By the end of 2022, much of the region had become wedged in a discomfiting space, socio- economic challenges extending, in quite a few instances, into the realms of food insecurity and poignant reminders of the Caribbean’s climate change-related vulnerability. Guyana, by contrast, cut a decidedly more ‘presentable’ figure. Our condition as an oil-producer allowed us to present ourselves, more than previously, as ready to accept the mantle of regional leadership.  

In the year that is now behind us we hit the regional stage in a condition of infinitely greater confidence. And why not? Our accustomed sackcloth and ashes socio-economic image had, by last year, become considerably burnished by the reality of the incremental promise deriving from the country’s oil resources and the role that these resources can play in helping to transform the Caribbean, as a whole. We only have to count the number of CARICOM Heads (and other high-level delegations) that found their respective ways here during 2022 to appreciate the extent to which Guyana has become, arguably, the most looked-to member of the Community.

At home, change had begun to materialise mostly in the boisterous official pronouncements both at home and globally regarding what our oil ‘bonanza’ could eventually mean in futuristic transformational terms. Some measure of transformation had already begun to occur, manifesting itself in what appeared to be a radically altered international perception of the prospects for the one-time ‘banana republic.’ Guyana was being trumpeted as being on the ‘up and up’, bursting with accessible opportunities for meaningful social and economic transformation that could impact the world beyond our shores. 

If the relative handful of petro dollars that the country has already begun to earn and to spend are yet to leave any notable transformational footprint, the global attention which the country now enjoys mostly through widely publicized estimates of its remaining oil assets and the comings and goings, with monotonous regularity, of potential investors and international oil and gas ‘high fliers,’ has had the effect of helping remove the demeaning lenses through which the country has long been seen. In the business sector, news of oil has created marked attitudinal change. Our extant and would-be entrepreneurs began to busy themselves learning the ways of global entrepreneurship, wary of the danger that the moment might pass them by. Simultaneously, we have become accustomed to entertaining a different ‘level’ of visitors, politicians, oil executives, business moguls and sundry fortune-seekers who have ‘seen the light’ and are following it.

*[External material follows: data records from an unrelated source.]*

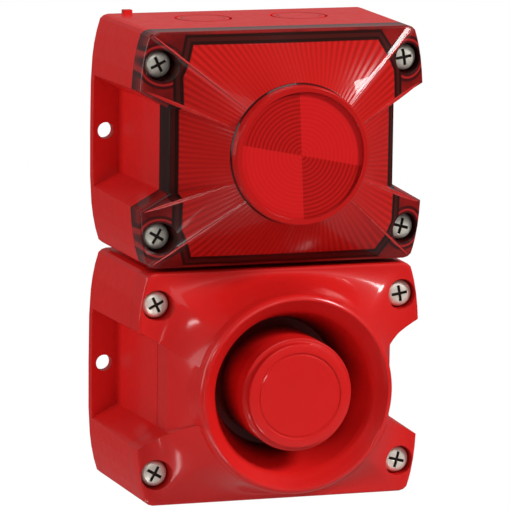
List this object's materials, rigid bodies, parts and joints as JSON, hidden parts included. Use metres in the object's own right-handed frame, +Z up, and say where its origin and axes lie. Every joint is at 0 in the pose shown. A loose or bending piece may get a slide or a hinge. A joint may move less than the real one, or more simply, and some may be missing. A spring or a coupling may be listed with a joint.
{
  "type": "horn strobe",
  "caption": "Wall-mounted fire alarm signal: a red flash beacon with a ribbed clear lens above a horn sounder with a round bell and central plug.",
  "frame": {"origin": "on the wall plane, midway between the two housings, at mid width", "axes": "+X right seen from the front, +Y into the wall, +Z up; the front faces -Y"},
  "size_m": [0.1136, 0.0833, 0.1793],
  "materials": {
    "red_plastic": "satin",
    "clear_red": "clear gloss",
    "rubber": "matt",
    "black_plastic": "satin",
    "red_sleeve": "satin",
    "screw_steel": "zinc plated",
    "reflector": "mirror",
    "tube_glass": "clear",
    "white_plastic": "satin",
    "circuit_board": "satin",
    "blue_sleeve": "gloss",
    "terminal_grey": "satin",
    "magnet": "satin",
    "film": "satin",
    "blue_plastic": "satin"
  },
  "bodies": {
    "root": {"strobe_base": "red_plastic", "sounder_base": "red_plastic", "strobe_seal": "rubber", "sounder_seal": "rubber", "link_seal": "rubber", "lamp_carrier": "black_plastic", "trigger_coil": "black_plastic", "link_bush": "black_plastic", "link_nut_upper": "black_plastic", "link_nut_lower": "black_plastic", "link_lead": "black_plastic", "carrier_screw_1": "screw_steel", "carrier_screw_2": "screw_steel", "carrier_screw_3": "screw_steel", "carrier_screw_4": "screw_steel", "strobe_board_screw_1": "screw_steel", "strobe_board_screw_2": "screw_steel", "joining_screw_strobe": "screw_steel", "joining_screw_sounder": "screw_steel", "joining_plate": "screw_steel", "reflector": "reflector", "flash_tube": "tube_glass", "lamp_holder": "white_plastic", "strobe_board": "circuit_board", "flash_capacitor": "blue_sleeve", "strobe_terminal_block": "terminal_grey", "sounder_terminal_block": "terminal_grey"},
    "lens": {"strobe_lens": "clear_red"},
    "horn": {"horn_cover": "red_plastic", "horn_plug": "red_plastic", "driver_clamp_ring": "black_plastic", "driver_frame": "black_plastic", "driver_magnet": "magnet", "driver_lead_1": "red_sleeve", "driver_lead_2": "black_plastic", "sounder_board": "circuit_board", "sounder_board_screw_1": "screw_steel", "sounder_board_screw_2": "screw_steel", "sounder_board_screw_3": "screw_steel", "sounder_board_screw_4": "screw_steel", "sounder_capacitor": "blue_sleeve", "tone_switch_housing": "blue_plastic", "volume_trimmer_body": "blue_plastic"},
    "diaphragm": {"driver_diaphragm": "film"},
    "volume_rotor": {"volume_trimmer_rotor": "white_plastic"},
    "lens_screw_1": {"lens_screw_1": "screw_steel"},
    "horn_screw_1": {"horn_cover_screw_1": "screw_steel"},
    "lens_screw_2": {"lens_screw_2": "screw_steel"},
    "horn_screw_2": {"horn_cover_screw_2": "screw_steel"},
    "lens_screw_3": {"lens_screw_3": "screw_steel"},
    "horn_screw_3": {"horn_cover_screw_3": "screw_steel"},
    "lens_screw_4": {"lens_screw_4": "screw_steel"},
    "horn_screw_4": {"horn_cover_screw_4": "screw_steel"},
    "tone_lever_1": {"tone_switch_lever_1": "white_plastic"},
    "tone_lever_2": {"tone_switch_lever_2": "white_plastic"},
    "tone_lever_3": {"tone_switch_lever_3": "white_plastic"},
    "tone_lever_4": {"tone_switch_lever_4": "white_plastic"},
    "tone_lever_5": {"tone_switch_lever_5": "white_plastic"},
    "tone_lever_6": {"tone_switch_lever_6": "white_plastic"}
  },
  "joints": [
    {"name": "lens_lift_off", "type": "slide", "parent": "root", "child": "lens", "axis": [0, -1, 0], "range_m": [0, 0.1]},
    {"name": "horn_lift_off", "type": "slide", "parent": "root", "child": "horn", "axis": [0, -1, 0], "range_m": [0, 0.1]},
    {"name": "lens_screw_turn_1", "type": "hinge", "parent": "lens", "child": "lens_screw_1", "pos_m": [-0.048, -0.0549, 0.07687], "axis": [0, -1, 0], "continuous": true},
    {"name": "lens_screw_turn_2", "type": "hinge", "parent": "lens", "child": "lens_screw_2", "pos_m": [0.048, -0.0549, 0.07687], "axis": [0, -1, 0], "continuous": true},
    {"name": "lens_screw_turn_3", "type": "hinge", "parent": "lens", "child": "lens_screw_3", "pos_m": [-0.048, -0.0549, 0.01287], "axis": [0, -1, 0], "continuous": true},
    {"name": "lens_screw_turn_4", "type": "hinge", "parent": "lens", "child": "lens_screw_4", "pos_m": [0.048, -0.0549, 0.01287], "axis": [0, -1, 0], "continuous": true},
    {"name": "horn_screw_turn_1", "type": "hinge", "parent": "horn", "child": "horn_screw_1", "pos_m": [-0.048, -0.0549, -0.01287], "axis": [0, -1, 0], "continuous": true},
    {"name": "horn_screw_turn_2", "type": "hinge", "parent": "horn", "child": "horn_screw_2", "pos_m": [0.048, -0.0549, -0.01287], "axis": [0, -1, 0], "continuous": true},
    {"name": "horn_screw_turn_3", "type": "hinge", "parent": "horn", "child": "horn_screw_3", "pos_m": [-0.048, -0.0549, -0.07687], "axis": [0, -1, 0], "continuous": true},
    {"name": "horn_screw_turn_4", "type": "hinge", "parent": "horn", "child": "horn_screw_4", "pos_m": [0.048, -0.0549, -0.07687], "axis": [0, -1, 0], "continuous": true},
    {"name": "volume_turn", "type": "hinge", "parent": "horn", "child": "volume_rotor", "pos_m": [0.01, -0.0135, -0.05488], "axis": [0, 1, 0], "range_deg": [-135, 135]},
    {"name": "tone_switch_1", "type": "slide", "parent": "horn", "child": "tone_lever_1", "axis": [0, 0, 1], "range_m": [0, 0.0012]},
    {"name": "tone_switch_2", "type": "slide", "parent": "horn", "child": "tone_lever_2", "axis": [0, 0, 1], "range_m": [0, 0.0012]},
    {"name": "tone_switch_3", "type": "slide", "parent": "horn", "child": "tone_lever_3", "axis": [0, 0, 1], "range_m": [0, 0.0012]},
    {"name": "tone_switch_4", "type": "slide", "parent": "horn", "child": "tone_lever_4", "axis": [0, 0, 1], "range_m": [0, 0.0012]},
    {"name": "tone_switch_5", "type": "slide", "parent": "horn", "child": "tone_lever_5", "axis": [0, 0, 1], "range_m": [0, 0.0012]},
    {"name": "tone_switch_6", "type": "slide", "parent": "horn", "child": "tone_lever_6", "axis": [0, 0, 1], "range_m": [0, 0.0012]},
    {"name": "diaphragm_travel", "type": "slide", "parent": "horn", "child": "diaphragm", "axis": [0, -1, 0], "range_m": [-0.0003, 0.0003], "stiffness_N_per_m": 2000}
  ]
}
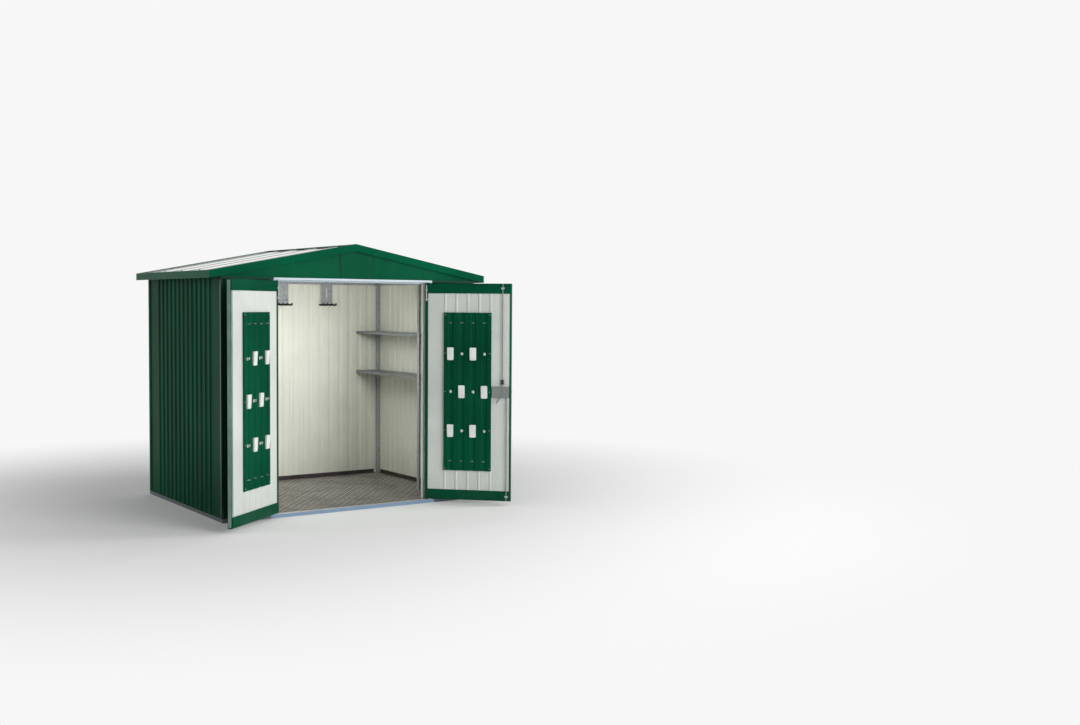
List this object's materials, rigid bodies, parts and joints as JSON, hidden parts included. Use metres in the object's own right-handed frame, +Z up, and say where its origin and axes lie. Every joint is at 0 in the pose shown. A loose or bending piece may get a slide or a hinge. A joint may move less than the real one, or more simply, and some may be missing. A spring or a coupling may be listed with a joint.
{
  "type": "metal storage shed",
  "caption": "Ribbed sheet metal storage shed with a low gable roof, double doors opening on pivots, a tread plate floor, wall shelves and tool boards inside the doors.",
  "frame": {"origin": "centre of the walls' plan on the ground", "axes": "+X to the right along the front seen from outside, +Y from the doors to the back wall, +Z up"},
  "size_m": [2.4145, 2.2125, 2.11],
  "materials": {
    "green_paint": "satin",
    "cream_paint": "satin",
    "galvanised": "matte",
    "aluminium": "satin",
    "tread_plate": "satin",
    "white_plastic": "gloss",
    "black_plastic": "matte"
  },
  "bodies": {
    "shed": {"base_frame": "aluminium", "floor_grid": "galvanised", "floor_plates": "tread_plate", "left_wall": "green_paint", "right_wall": "green_paint", "back_wall": "green_paint", "rear_gable": "green_paint", "corner_posts": "galvanised", "front_left_panel": "green_paint", "front_right_panel": "green_paint", "lintel": "aluminium", "top_rail": "galvanised", "front_gable_left": "green_paint", "front_gable_right": "green_paint", "gable_plate": "green_paint", "left_roof": "green_paint", "right_roof": "green_paint", "roof_trim": "green_paint", "ridge_beam": "galvanised", "upper_shelf": "galvanised", "lower_shelf": "galvanised", "shelf_post": "galvanised", "shelf_strap": "galvanised", "left_hanger": "galvanised", "right_hanger": "galvanised"},
    "left_leaf": {"left_leaf_frame": "green_paint", "left_leaf_skin": "green_paint", "left_leaf_liner": "cream_paint", "left_tool_board": "green_paint", "left_pockets": "white_plastic", "left_hooks": "white_plastic", "left_pivot_rod": "galvanised"},
    "right_leaf": {"right_leaf_frame": "green_paint", "right_leaf_skin": "green_paint", "right_leaf_liner": "cream_paint", "right_tool_board": "green_paint", "right_pockets": "white_plastic", "right_hooks": "white_plastic", "right_pivot_rod": "galvanised", "lock_case": "galvanised", "rod_guides": "galvanised"},
    "lock": {"lock_lever": "galvanised"},
    "upper_bolt": {"upper_rod": "galvanised", "rod_grip": "black_plastic"},
    "lower_bolt": {"lower_rod": "galvanised"}
  },
  "joints": [
    {"name": "left_leaf_hinge", "type": "hinge", "parent": "shed", "child": "left_leaf", "pos_m": [-0.686, -0.845, 0.92], "axis": [0, 0, -1], "range_deg": [-140, 10]},
    {"name": "right_leaf_hinge", "type": "hinge", "parent": "shed", "child": "right_leaf", "pos_m": [0.686, -0.845, 0.92], "axis": [0, 0, 1], "range_deg": [-133.75, 16.25]},
    {"name": "lock_turn", "type": "hinge", "parent": "right_leaf", "child": "lock", "pos_m": [1.09559, -1.32781, 0.928], "axis": [0.7224, 0.6915, 0], "range_deg": [0, 60]},
    {"name": "upper_bolt_slide", "type": "slide", "parent": "right_leaf", "child": "upper_bolt", "axis": [0, 0, 1], "range_m": [0, 0.016]},
    {"name": "lower_bolt_slide", "type": "slide", "parent": "right_leaf", "child": "lower_bolt", "axis": [0, 0, -1], "range_m": [0, 0.016]}
  ],
  "couplings": [
    {"joint": "upper_bolt_slide", "follows": "lock_turn", "m_per_rad": 0.01527},
    {"joint": "lower_bolt_slide", "follows": "lock_turn", "m_per_rad": 0.01527}
  ]
}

Our politicians and what, up until then, had been our largely vapid private sector, ‘sell’ the opportunities that inhere in our oil promise as best they could. 

It is the change in the national mood that has been most pointed. Historical precedent has tutored Guyanese well in the dangers that inhere in getting ahead of themselves. There is, however, a sense that the worm is beginning to turn. That sense derives in great measure from our awareness of the altered global perceptions of Guyana. The world is viewing us through somewhat altered lenses these days.

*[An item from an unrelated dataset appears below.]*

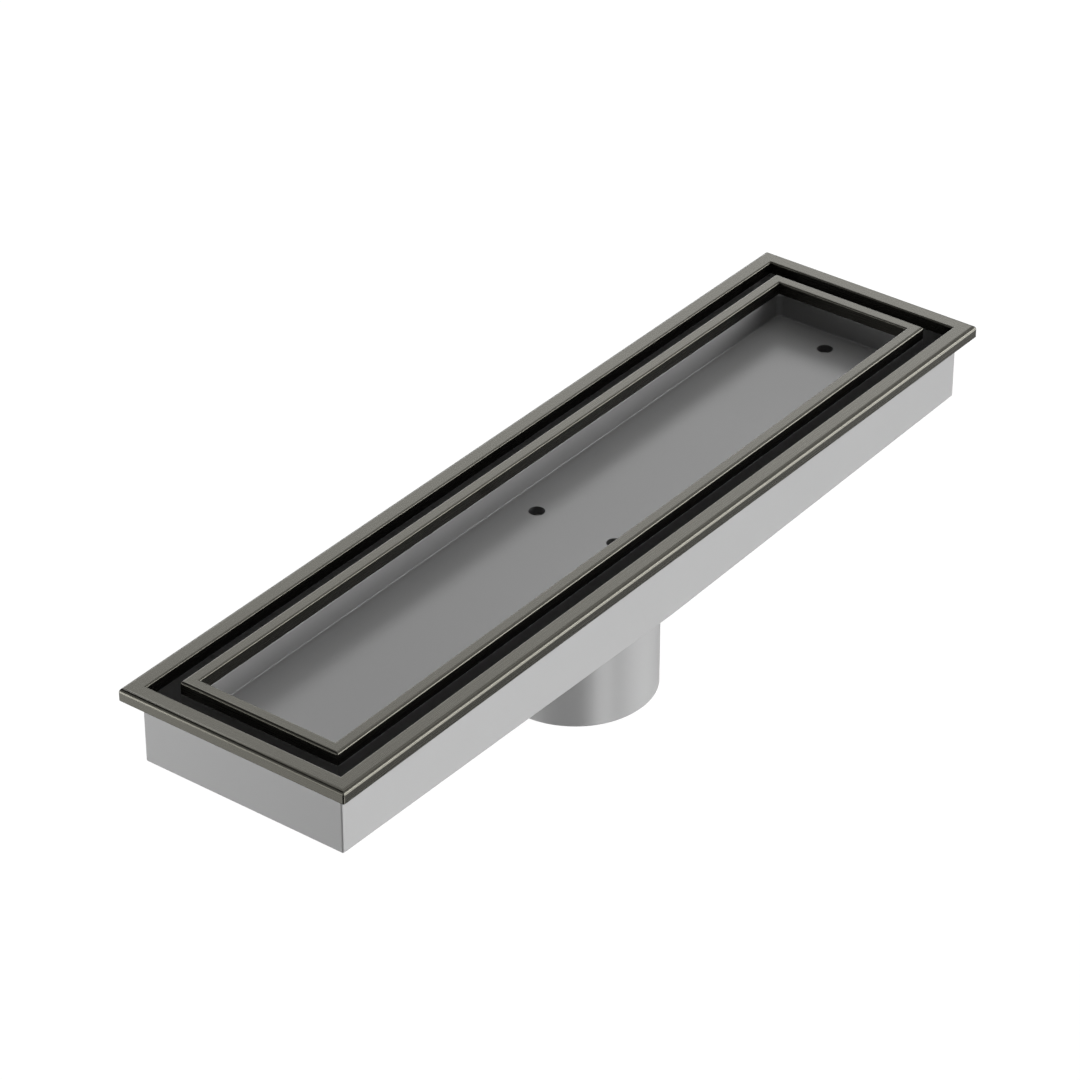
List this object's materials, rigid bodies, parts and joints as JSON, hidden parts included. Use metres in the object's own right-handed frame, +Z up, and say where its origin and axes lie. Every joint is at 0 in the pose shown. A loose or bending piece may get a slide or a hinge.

Political behaviour has changed too. Our oil and gas ‘treasure trove’ has seemingly allowed for a greater ‘fastness’ and ‘looseness’ in the making of political promises and the dispensing of occasional eye-catching across-the-board palliatives. If government understands only too well that one swallow is unlikely to second guess the weather man it understands that it must deploy such measures as lie within its power to present the oil and gas transformation to a nation chomping at the bit for change. If there may still be a clamour for more, much more, it appears to have been decided that incremental material gestures will be deployed as an instrument of social control. While, however, those gestures have served to help create a somewhat more upbeat national mood, those who rule presumably understand that what has now become a surfeit of exalted national expectations are now unlikely to be easily reined in. The biggest risk here may repose in allowing the creation of a condition in which what derives from our oil and gas bonanza gives rise to an unevenness in the distribution of gains that is sufficient to create a condition in which far too many of us find ourselves searching futilely for the change. Such a circumstance will have its own profound implications.